-- begin --
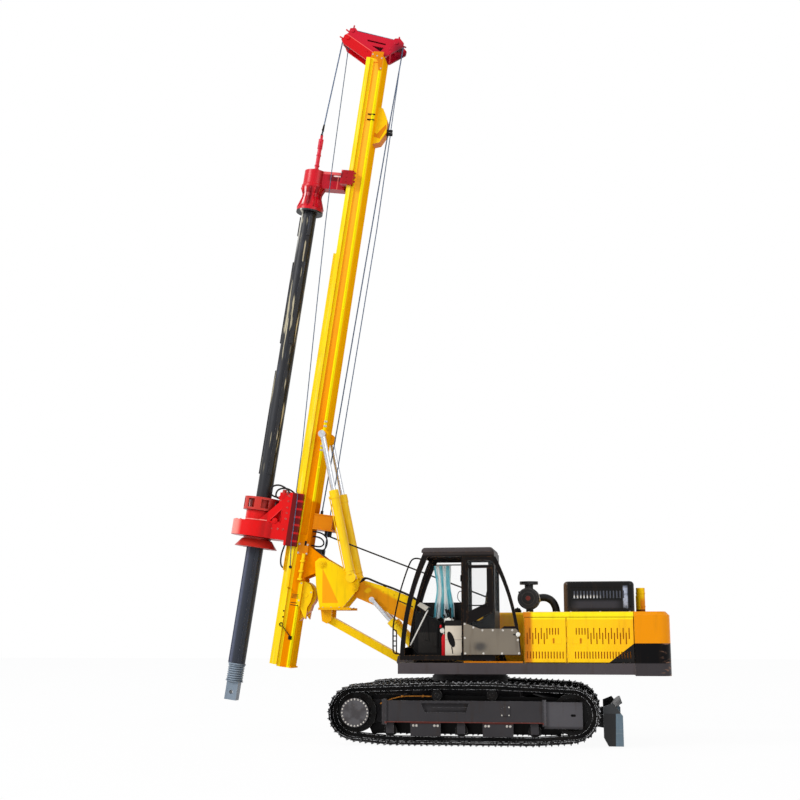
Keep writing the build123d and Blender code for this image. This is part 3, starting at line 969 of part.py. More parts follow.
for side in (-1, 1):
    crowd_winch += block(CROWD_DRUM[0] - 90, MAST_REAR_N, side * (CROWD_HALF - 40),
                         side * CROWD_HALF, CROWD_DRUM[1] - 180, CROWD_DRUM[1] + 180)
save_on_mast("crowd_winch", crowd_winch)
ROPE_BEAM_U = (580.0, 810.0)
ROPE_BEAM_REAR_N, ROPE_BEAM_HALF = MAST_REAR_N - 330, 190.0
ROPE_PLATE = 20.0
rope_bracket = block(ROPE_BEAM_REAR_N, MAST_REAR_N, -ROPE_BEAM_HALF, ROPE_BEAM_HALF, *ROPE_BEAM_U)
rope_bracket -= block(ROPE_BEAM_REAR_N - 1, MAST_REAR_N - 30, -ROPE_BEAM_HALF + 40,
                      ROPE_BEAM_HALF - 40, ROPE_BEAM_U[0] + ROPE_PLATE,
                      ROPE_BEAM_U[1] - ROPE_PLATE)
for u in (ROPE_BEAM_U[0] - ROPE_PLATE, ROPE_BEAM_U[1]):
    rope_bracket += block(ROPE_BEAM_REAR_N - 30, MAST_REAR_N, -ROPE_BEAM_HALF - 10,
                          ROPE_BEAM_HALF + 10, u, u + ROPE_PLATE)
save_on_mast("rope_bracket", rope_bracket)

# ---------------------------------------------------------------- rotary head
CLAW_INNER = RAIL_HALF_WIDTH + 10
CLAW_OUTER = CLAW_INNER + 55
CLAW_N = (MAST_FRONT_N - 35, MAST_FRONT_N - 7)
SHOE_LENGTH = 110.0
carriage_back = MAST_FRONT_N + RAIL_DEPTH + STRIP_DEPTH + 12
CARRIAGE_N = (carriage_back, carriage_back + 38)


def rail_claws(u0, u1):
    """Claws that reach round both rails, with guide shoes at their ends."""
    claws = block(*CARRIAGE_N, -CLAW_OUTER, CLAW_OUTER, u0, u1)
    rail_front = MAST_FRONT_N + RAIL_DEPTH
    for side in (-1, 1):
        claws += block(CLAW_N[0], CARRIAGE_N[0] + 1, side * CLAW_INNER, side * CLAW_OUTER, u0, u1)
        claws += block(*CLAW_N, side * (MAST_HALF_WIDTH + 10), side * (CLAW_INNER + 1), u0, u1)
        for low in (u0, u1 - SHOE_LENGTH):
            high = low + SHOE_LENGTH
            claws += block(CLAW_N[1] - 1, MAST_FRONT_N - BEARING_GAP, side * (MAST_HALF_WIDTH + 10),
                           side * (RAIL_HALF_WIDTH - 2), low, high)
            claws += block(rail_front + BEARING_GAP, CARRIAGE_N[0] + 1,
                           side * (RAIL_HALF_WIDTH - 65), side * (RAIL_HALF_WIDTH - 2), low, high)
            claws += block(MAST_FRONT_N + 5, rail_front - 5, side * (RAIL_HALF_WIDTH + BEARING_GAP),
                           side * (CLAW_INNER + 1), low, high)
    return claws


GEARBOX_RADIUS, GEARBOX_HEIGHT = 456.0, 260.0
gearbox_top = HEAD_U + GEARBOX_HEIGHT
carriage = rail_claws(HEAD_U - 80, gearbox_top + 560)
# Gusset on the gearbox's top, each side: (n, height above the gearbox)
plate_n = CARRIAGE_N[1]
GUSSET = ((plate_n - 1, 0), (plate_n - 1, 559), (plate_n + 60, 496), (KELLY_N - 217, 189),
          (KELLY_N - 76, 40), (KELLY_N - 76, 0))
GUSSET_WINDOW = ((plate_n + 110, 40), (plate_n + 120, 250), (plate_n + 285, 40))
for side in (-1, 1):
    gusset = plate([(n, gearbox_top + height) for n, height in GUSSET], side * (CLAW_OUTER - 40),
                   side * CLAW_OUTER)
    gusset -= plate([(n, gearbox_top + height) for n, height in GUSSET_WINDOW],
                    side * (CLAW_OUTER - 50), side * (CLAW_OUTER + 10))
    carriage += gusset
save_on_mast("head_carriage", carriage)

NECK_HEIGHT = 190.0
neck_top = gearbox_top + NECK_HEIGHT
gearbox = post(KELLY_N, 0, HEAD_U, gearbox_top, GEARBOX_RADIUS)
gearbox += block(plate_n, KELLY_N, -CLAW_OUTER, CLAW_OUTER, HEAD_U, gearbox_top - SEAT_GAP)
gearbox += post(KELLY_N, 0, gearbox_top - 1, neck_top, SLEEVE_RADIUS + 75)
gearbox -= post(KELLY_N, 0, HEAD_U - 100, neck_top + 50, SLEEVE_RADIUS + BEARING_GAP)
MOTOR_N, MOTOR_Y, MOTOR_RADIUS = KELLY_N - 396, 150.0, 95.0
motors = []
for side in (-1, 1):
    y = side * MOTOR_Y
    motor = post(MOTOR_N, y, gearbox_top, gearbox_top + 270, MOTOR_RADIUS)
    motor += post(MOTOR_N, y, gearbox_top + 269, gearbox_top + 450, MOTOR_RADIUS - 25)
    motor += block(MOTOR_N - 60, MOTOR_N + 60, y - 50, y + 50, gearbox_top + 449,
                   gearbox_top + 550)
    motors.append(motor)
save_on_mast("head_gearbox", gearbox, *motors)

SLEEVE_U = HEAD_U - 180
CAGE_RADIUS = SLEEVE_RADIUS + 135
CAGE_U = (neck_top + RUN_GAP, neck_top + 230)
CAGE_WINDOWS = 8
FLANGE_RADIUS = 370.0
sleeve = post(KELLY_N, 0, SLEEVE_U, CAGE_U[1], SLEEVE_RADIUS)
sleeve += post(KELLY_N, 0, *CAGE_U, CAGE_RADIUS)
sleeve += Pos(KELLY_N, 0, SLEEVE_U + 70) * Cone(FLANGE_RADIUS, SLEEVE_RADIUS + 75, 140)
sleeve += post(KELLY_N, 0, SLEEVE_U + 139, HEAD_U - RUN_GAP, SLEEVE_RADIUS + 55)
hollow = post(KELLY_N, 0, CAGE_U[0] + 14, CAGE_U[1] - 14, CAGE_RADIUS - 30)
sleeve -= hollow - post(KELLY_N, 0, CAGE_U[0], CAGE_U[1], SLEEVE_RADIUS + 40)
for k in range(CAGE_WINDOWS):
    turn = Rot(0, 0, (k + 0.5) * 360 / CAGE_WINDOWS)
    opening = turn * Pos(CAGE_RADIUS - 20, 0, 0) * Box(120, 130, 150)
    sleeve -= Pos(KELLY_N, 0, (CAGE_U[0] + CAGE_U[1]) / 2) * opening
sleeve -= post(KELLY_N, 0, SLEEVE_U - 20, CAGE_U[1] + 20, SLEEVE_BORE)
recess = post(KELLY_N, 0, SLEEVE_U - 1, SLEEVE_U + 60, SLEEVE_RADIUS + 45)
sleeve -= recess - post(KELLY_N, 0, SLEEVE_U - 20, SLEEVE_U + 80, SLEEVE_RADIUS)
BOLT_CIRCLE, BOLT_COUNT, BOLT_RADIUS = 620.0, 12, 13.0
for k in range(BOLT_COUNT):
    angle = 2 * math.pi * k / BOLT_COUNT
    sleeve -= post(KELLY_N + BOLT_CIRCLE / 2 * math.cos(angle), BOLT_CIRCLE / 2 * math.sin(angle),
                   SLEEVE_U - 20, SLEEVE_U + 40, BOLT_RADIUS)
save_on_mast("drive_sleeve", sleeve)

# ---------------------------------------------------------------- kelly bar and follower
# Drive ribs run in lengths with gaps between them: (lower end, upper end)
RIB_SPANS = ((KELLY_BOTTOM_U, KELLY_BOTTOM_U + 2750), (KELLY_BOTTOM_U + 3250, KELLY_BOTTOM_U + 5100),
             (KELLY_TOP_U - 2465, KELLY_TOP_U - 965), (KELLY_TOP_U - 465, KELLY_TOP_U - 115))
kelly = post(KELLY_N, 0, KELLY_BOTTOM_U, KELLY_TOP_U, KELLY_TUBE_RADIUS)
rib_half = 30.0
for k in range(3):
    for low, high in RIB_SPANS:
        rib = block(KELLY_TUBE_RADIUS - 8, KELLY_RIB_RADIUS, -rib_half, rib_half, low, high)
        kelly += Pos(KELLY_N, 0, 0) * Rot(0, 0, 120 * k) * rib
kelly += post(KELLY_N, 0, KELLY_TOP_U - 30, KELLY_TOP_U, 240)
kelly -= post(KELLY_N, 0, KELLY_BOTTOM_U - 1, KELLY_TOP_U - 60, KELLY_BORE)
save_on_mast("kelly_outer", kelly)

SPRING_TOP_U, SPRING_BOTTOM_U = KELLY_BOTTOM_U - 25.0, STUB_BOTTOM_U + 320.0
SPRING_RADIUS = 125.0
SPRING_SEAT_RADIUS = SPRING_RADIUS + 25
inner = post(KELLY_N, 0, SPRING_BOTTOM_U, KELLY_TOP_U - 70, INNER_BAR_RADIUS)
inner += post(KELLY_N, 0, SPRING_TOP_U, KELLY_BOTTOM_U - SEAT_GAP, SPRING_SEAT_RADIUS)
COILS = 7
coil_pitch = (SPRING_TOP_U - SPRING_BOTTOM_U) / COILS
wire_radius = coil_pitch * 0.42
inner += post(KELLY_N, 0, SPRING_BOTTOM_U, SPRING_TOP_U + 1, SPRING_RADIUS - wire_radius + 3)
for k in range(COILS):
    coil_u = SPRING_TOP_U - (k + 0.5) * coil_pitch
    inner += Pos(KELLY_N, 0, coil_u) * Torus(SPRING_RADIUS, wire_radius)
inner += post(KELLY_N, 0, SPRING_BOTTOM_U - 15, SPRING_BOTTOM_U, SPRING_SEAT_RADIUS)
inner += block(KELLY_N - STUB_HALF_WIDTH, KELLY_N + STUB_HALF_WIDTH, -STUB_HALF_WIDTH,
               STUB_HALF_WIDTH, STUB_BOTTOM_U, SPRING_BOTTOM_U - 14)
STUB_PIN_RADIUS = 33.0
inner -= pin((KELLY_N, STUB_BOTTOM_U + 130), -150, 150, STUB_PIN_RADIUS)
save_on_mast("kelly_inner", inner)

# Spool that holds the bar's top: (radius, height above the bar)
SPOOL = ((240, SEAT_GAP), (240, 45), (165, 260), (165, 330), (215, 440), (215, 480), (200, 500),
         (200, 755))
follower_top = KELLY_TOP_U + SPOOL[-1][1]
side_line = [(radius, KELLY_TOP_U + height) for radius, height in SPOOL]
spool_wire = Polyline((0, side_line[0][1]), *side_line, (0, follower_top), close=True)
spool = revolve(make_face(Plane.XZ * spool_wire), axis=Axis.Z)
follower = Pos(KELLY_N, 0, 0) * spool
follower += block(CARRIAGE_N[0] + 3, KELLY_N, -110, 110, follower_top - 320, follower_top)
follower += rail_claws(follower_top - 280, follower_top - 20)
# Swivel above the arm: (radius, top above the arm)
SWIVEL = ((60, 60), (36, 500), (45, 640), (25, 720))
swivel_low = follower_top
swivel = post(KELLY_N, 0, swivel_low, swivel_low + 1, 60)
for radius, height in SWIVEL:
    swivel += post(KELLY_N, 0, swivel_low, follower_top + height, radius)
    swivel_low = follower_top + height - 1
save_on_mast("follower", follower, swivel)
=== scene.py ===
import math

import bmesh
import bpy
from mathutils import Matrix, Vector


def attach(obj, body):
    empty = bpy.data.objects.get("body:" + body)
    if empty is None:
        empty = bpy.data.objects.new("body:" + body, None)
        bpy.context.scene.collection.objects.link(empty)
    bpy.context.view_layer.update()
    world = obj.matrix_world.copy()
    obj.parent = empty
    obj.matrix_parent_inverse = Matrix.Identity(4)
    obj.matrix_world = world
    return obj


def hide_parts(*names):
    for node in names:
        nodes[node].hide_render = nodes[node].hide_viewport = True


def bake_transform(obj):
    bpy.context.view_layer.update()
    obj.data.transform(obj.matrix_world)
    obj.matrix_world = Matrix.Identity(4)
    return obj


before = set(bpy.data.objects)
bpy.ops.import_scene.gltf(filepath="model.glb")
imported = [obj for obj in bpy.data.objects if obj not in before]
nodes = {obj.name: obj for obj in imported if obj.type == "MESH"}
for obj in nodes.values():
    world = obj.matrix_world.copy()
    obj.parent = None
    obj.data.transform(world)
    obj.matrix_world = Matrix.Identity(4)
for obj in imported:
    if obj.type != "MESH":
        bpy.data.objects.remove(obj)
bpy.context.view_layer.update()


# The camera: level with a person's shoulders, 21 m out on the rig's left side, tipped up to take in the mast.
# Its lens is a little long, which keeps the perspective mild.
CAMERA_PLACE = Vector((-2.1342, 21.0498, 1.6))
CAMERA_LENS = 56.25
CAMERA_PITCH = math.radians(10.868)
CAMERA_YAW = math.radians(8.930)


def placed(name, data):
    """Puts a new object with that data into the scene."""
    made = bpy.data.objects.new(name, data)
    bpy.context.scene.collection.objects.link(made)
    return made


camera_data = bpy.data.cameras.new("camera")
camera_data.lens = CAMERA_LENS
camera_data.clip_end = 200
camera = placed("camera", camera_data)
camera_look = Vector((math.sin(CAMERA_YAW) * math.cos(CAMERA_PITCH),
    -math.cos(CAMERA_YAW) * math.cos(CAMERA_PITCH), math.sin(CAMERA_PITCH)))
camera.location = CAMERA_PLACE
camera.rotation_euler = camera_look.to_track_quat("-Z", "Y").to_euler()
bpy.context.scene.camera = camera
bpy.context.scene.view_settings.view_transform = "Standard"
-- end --
● SHORT EXERCISE: The lines to extract from the data above begin with the line containing "spool = revolve(make_face(Plane.XZ" and end with the line containing "bpy.data.objects.remove(obj)". Extract them exactly, including both.

● ANSWER TO THIS EXERCISE:
spool = revolve(make_face(Plane.XZ * spool_wire), axis=Axis.Z)
follower = Pos(KELLY_N, 0, 0) * spool
follower += block(CARRIAGE_N[0] + 3, KELLY_N, -110, 110, follower_top - 320, follower_top)
follower += rail_claws(follower_top - 280, follower_top - 20)
# Swivel above the arm: (radius, top above the arm)
SWIVEL = ((60, 60), (36, 500), (45, 640), (25, 720))
swivel_low = follower_top
swivel = post(KELLY_N, 0, swivel_low, swivel_low + 1, 60)
for radius, height in SWIVEL:
    swivel += post(KELLY_N, 0, swivel_low, follower_top + height, radius)
    swivel_low = follower_top + height - 1
save_on_mast("follower", follower, swivel)
=== scene.py ===
import math

import bmesh
import bpy
from mathutils import Matrix, Vector


def attach(obj, body):
    empty = bpy.data.objects.get("body:" + body)
    if empty is None:
        empty = bpy.data.objects.new("body:" + body, None)
        bpy.context.scene.collection.objects.link(empty)
    bpy.context.view_layer.update()
    world = obj.matrix_world.copy()
    obj.parent = empty
    obj.matrix_parent_inverse = Matrix.Identity(4)
    obj.matrix_world = world
    return obj


def hide_parts(*names):
    for node in names:
        nodes[node].hide_render = nodes[node].hide_viewport = True


def bake_transform(obj):
    bpy.context.view_layer.update()
    obj.data.transform(obj.matrix_world)
    obj.matrix_world = Matrix.Identity(4)
    return obj


before = set(bpy.data.objects)
bpy.ops.import_scene.gltf(filepath="model.glb")
imported = [obj for obj in bpy.data.objects if obj not in before]
nodes = {obj.name: obj for obj in imported if obj.type == "MESH"}
for obj in nodes.values():
    world = obj.matrix_world.copy()
    obj.parent = None
    obj.data.transform(world)
    obj.matrix_world = Matrix.Identity(4)
for obj in imported:
    if obj.type != "MESH":
        bpy.data.objects.remove(obj)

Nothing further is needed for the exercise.